Each new non-employee director elected to the Board receives a one-time grant of 1,000 shares of
restricted stock under the Stock Incentive Plan as of the date of his or her initial election to
the Board. The restricted stock vests in equal installments on the dates of Deluxe’s annual
shareholder meetings in each of the three years following the date of grant, provided that the
director remains in the office immediately following the annual meeting. These restricted stock
awards also vest immediately upon a non-employee director’s retirement from the Board in accordance
with Deluxe’s policy with respect to mandatory retirement.

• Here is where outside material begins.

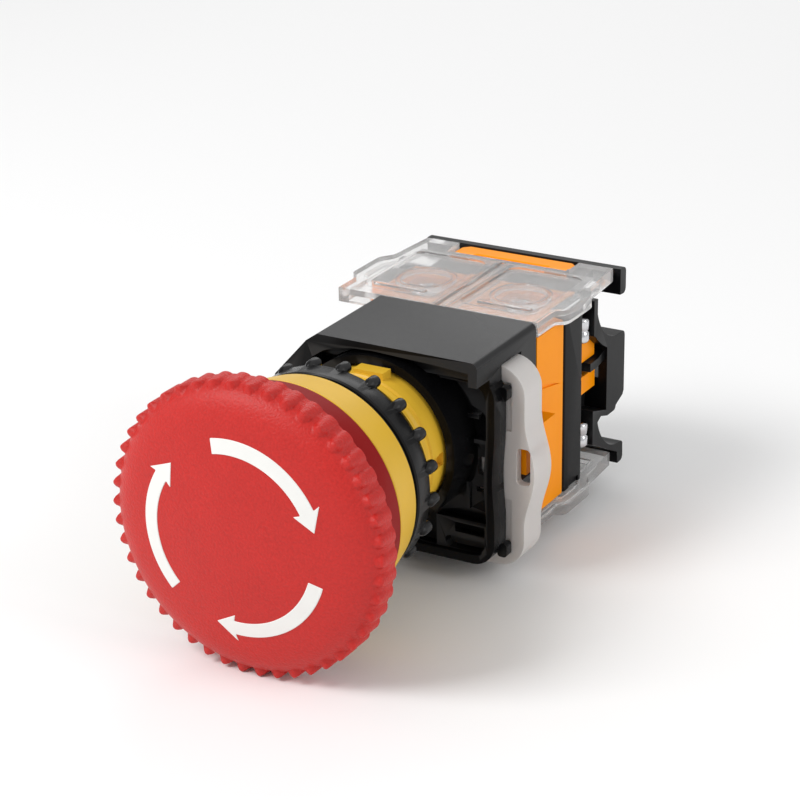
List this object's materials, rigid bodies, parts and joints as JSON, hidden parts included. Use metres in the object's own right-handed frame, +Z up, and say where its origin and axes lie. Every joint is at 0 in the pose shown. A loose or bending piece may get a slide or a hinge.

Under the terms of the Stock Incentive Plan, non-employee directors also are eligible to receive
other equity-based grants, including options to purchase shares of Deluxe’s common stock. The
amount, form and terms of such grants are at the discretion of the Compensation Committee (in
consultation with the Corporate Governance Committee). Any stock options granted to non-employee
directors, however, must have an exercise price at least equal to the fair market value of Deluxe’s
common stock on the date of grant, and may not exceed 5,000 options to any director in any one
year.

Non-employee directors who were elected to the Board prior to October 1997 also are eligible for
certain retirement payments under the terms of a Board retirement plan that has since been replaced
by the Director Plan. Under this predecessor plan, non-employee directors with at least five years
of Board service who retire, resign or otherwise are not nominated for reelection are entitled to
receive an annual payment equal to the annual Board retainer in effect on July 1, 1997 ($30,000 per
year) for the number of years during which he or she served on the Board prior to October 31, 1997.
In calculating a Director’s eligibility for benefits under this plan, partial years of service are
rounded up to the nearest whole number. Retirement payments do not extend beyond the lifetime of
the retiree and are contingent upon the retiree’s remaining available for consultation with
management and refraining from engaging in any activity in competition with Deluxe.